▶ [Exercise goal]: Read the listing below and copy out every line that holds "caption".

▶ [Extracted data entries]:
- - - - - - -

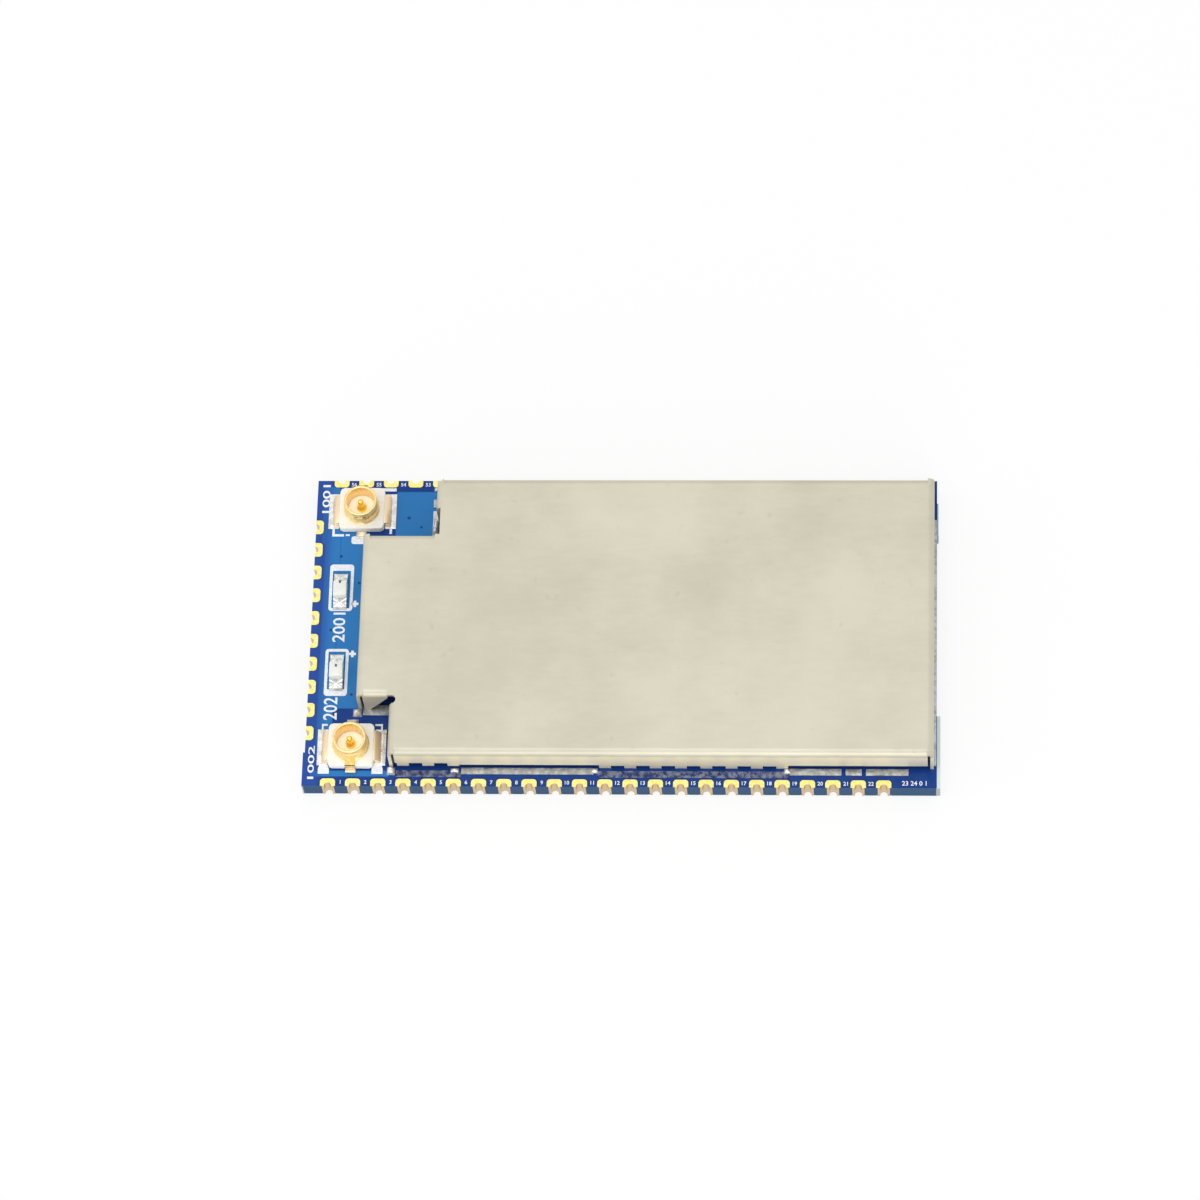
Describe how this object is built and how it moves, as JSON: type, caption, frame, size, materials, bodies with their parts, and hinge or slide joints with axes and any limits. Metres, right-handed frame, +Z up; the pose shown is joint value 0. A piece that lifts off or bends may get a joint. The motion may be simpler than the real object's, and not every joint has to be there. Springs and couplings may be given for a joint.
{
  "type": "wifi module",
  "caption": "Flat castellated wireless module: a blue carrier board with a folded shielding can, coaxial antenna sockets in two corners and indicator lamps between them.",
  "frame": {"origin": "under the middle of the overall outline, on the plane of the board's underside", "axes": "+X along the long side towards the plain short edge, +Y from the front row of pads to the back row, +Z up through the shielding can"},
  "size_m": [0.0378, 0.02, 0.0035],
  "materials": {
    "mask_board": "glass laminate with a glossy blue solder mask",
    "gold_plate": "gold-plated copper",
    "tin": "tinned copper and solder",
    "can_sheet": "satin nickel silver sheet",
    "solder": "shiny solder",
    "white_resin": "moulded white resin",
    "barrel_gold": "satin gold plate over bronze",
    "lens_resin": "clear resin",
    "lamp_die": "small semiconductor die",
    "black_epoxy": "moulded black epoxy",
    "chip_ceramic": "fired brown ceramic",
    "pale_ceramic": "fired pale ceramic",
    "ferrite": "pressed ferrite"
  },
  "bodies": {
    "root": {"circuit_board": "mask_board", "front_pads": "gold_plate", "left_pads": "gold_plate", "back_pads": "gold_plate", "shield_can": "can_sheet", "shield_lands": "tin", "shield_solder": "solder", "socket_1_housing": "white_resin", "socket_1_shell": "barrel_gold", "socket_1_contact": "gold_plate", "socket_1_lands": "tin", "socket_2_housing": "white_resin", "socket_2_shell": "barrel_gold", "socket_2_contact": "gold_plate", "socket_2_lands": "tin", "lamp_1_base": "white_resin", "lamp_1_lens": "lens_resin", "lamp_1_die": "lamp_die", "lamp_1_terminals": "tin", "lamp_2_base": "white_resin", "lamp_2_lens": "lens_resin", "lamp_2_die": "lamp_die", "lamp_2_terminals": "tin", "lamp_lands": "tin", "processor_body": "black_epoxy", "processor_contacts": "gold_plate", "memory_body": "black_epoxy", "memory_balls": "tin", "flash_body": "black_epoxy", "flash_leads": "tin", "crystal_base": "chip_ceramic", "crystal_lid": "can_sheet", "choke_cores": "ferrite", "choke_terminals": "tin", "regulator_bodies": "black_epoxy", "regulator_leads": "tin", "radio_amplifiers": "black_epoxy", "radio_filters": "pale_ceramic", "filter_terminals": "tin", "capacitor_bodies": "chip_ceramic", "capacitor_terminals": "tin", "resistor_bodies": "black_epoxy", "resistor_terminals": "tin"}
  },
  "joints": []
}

- - - - - - -

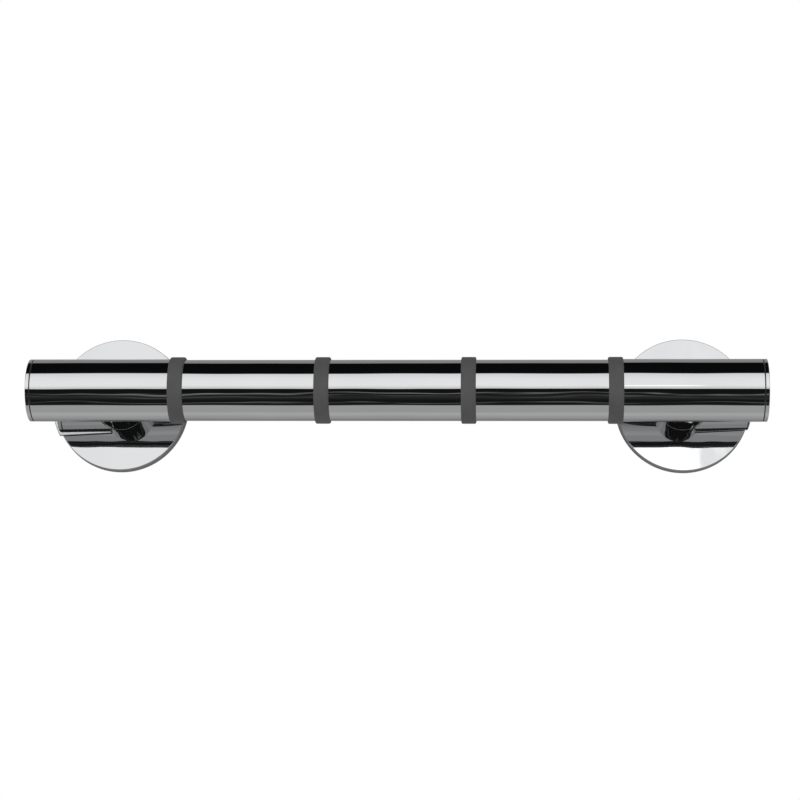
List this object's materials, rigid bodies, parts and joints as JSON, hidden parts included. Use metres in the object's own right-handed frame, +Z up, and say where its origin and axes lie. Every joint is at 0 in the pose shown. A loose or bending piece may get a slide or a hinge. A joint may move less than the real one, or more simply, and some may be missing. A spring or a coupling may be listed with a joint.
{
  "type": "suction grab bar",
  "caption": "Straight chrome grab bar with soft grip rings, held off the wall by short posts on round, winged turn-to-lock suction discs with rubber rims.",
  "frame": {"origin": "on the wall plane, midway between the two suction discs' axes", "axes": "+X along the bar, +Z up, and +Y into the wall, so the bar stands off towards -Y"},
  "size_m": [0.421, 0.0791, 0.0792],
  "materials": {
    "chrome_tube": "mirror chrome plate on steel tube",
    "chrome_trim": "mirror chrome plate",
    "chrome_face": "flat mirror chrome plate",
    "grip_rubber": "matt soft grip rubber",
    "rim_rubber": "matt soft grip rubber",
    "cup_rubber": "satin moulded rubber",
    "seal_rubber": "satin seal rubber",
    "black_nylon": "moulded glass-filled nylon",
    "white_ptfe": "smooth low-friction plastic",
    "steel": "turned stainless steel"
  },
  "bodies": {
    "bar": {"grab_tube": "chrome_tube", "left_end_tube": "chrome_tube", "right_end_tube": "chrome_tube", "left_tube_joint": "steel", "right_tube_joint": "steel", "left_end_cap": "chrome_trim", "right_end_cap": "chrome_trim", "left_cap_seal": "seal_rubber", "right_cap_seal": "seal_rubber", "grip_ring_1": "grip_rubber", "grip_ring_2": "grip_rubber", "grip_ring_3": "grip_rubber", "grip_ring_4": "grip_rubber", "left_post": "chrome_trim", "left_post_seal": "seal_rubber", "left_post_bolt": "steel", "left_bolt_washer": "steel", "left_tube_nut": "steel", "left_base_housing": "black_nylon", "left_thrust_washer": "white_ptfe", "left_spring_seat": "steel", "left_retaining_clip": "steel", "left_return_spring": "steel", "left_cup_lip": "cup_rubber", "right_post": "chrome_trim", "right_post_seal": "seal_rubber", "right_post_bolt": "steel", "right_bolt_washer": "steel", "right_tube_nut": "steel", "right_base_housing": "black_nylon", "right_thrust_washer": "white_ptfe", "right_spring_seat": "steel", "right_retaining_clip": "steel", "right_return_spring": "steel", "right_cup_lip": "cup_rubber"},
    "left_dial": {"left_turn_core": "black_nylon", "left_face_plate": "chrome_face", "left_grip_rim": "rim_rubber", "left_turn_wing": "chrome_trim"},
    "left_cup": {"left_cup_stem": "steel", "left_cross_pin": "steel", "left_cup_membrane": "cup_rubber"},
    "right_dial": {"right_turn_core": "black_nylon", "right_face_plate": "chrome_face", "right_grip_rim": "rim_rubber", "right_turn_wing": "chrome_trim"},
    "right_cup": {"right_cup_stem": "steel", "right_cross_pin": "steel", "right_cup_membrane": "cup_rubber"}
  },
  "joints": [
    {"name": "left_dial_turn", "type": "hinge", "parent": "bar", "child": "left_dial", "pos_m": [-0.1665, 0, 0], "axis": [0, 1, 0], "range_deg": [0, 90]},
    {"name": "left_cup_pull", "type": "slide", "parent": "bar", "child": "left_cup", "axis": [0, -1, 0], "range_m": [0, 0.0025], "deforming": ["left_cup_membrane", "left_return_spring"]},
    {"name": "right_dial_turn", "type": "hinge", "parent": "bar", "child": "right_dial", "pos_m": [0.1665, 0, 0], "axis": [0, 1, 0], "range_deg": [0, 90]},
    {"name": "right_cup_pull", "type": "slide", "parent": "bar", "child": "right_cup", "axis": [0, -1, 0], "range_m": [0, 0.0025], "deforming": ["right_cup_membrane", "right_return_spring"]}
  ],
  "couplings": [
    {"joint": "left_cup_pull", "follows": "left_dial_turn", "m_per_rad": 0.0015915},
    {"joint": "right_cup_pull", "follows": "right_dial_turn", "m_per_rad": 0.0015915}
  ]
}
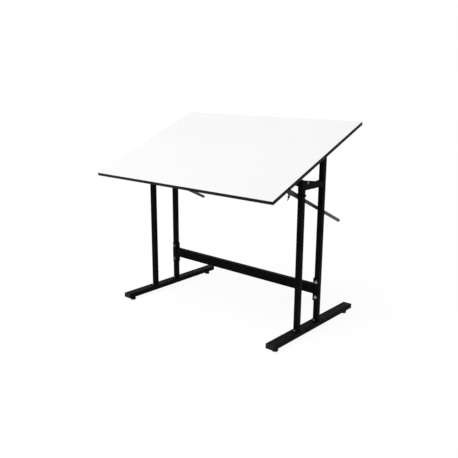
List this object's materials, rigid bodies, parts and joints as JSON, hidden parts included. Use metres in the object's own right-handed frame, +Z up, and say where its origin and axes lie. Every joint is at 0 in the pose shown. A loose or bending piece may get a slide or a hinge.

- - - - - - -

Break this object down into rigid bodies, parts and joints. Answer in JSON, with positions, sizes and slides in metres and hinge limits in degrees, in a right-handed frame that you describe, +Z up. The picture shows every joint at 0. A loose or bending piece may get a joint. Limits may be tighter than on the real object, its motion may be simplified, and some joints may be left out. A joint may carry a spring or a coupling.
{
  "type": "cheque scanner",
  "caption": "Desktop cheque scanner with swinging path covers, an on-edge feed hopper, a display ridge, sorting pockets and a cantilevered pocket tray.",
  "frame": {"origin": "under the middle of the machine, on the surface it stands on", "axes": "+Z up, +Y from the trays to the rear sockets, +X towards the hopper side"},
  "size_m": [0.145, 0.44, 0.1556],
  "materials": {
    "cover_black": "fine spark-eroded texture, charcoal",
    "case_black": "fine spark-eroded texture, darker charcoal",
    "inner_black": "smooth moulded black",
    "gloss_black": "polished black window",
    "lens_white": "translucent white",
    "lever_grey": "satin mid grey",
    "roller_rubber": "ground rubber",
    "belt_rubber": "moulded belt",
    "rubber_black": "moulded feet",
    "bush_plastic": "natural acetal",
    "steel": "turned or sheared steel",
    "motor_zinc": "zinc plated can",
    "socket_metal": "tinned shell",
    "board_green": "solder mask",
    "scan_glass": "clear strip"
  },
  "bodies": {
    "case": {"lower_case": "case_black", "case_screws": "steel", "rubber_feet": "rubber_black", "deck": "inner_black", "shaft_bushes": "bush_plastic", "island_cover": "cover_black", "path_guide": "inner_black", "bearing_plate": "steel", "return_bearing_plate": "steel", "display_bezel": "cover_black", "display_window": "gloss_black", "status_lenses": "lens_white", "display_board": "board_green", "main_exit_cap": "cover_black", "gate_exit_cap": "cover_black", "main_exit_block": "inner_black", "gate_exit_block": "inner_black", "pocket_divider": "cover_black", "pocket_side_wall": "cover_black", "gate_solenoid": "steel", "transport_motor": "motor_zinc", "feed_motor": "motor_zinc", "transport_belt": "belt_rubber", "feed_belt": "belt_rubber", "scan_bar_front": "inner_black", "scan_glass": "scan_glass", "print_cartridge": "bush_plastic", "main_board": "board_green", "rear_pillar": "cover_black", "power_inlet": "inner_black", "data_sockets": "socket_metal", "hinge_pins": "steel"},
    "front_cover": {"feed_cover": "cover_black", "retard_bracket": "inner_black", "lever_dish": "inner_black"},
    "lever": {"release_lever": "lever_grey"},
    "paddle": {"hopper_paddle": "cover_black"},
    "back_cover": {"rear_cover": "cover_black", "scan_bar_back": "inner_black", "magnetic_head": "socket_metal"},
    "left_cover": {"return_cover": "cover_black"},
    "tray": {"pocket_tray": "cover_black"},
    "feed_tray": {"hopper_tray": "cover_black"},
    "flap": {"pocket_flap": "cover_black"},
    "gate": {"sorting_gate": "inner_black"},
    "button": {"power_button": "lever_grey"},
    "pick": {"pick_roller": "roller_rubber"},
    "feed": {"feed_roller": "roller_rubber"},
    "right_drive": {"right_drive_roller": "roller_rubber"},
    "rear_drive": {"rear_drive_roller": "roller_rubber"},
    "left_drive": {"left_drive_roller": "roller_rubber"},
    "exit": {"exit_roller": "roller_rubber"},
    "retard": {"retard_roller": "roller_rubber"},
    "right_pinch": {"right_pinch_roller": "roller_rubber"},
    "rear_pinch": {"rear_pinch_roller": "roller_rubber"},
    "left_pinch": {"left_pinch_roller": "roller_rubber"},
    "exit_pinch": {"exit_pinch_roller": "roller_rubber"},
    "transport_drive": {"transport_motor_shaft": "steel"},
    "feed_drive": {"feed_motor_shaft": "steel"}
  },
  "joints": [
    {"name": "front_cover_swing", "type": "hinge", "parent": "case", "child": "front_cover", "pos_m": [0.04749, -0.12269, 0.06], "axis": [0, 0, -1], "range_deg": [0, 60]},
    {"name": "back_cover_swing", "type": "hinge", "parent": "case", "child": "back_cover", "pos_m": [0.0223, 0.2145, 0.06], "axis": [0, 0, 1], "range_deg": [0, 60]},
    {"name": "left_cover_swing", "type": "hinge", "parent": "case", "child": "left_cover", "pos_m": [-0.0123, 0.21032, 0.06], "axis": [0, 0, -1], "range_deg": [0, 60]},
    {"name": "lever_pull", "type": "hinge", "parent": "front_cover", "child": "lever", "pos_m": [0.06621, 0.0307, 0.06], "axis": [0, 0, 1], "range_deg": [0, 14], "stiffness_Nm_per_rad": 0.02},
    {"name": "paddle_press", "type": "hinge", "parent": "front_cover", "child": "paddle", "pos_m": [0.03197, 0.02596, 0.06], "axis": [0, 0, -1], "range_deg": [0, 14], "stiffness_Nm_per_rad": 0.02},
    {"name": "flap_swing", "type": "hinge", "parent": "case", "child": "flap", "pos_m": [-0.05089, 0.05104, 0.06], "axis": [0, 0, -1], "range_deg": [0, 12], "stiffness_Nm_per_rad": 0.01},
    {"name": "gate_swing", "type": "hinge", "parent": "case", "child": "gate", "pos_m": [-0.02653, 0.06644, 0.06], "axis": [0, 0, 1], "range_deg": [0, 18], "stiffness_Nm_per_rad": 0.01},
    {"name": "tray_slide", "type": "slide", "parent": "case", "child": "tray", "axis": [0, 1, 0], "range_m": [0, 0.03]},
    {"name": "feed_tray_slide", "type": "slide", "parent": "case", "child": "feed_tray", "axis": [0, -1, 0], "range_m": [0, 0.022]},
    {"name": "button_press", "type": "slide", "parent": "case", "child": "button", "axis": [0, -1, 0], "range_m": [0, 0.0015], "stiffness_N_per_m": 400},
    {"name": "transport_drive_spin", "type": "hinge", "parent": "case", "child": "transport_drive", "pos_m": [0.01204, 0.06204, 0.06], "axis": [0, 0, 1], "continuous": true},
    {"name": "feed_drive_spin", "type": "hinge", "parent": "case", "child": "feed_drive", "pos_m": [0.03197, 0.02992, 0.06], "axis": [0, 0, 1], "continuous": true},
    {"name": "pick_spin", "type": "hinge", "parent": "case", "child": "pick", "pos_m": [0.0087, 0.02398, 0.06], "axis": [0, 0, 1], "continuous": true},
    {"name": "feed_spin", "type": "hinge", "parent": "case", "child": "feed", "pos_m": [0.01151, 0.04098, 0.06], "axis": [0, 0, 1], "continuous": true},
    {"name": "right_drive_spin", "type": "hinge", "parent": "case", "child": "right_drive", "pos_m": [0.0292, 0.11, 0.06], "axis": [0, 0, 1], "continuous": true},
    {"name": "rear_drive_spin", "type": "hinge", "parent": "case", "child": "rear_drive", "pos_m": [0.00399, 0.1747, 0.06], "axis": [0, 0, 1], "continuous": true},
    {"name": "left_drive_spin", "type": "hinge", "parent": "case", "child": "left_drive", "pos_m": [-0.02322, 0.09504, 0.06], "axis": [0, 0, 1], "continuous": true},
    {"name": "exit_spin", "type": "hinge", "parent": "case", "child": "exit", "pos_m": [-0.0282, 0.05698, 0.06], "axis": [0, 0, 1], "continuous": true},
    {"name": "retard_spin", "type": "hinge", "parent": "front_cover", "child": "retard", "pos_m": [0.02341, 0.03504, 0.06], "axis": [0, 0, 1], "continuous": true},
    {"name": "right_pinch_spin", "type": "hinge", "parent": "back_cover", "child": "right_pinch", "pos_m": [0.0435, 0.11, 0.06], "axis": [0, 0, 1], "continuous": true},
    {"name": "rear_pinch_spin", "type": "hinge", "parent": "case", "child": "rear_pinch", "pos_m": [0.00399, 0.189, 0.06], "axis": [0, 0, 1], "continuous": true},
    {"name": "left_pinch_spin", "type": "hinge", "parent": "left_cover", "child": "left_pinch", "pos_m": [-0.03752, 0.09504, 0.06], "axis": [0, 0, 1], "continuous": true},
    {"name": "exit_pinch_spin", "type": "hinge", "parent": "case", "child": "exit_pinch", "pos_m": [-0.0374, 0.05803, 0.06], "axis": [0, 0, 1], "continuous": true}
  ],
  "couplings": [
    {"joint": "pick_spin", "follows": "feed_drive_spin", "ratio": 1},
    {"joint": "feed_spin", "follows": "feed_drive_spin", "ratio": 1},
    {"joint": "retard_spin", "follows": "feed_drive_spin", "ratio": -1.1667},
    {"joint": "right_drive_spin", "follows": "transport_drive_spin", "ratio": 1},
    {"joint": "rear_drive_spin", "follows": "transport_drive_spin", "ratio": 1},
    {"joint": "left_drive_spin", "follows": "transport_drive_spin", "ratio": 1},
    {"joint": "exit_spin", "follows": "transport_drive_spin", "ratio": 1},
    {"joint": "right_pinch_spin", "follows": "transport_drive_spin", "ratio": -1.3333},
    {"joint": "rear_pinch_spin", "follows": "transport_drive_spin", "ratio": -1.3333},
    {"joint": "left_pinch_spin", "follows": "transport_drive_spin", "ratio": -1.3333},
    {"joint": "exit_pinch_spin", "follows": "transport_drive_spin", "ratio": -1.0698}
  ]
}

- - - - - - -

▶ [Answer to the task]:
Describe how this object is built and how it moves, as JSON: type, caption, frame, size, materials, bodies with their parts, and hinge or slide joints with axes and any limits. Metres, right-handed frame, +Z up; the pose shown is joint value 0. A piece that lifts off or bends may get a joint. The motion may be simpler than the real object's, and not every joint has to be there. Springs and couplings may be given for a joint.
  "caption": "Flat castellated wireless module: a blue carrier board with a folded shielding can, coaxial antenna sockets in two corners and indicator lamps between them.",
  "caption": "Straight chrome grab bar with soft grip rings, held off the wall by short posts on round, winged turn-to-lock suction discs with rubber rims.",
  "caption": "Desktop cheque scanner with swinging path covers, an on-edge feed hopper, a display ridge, sorting pockets and a cantilevered pocket tray.",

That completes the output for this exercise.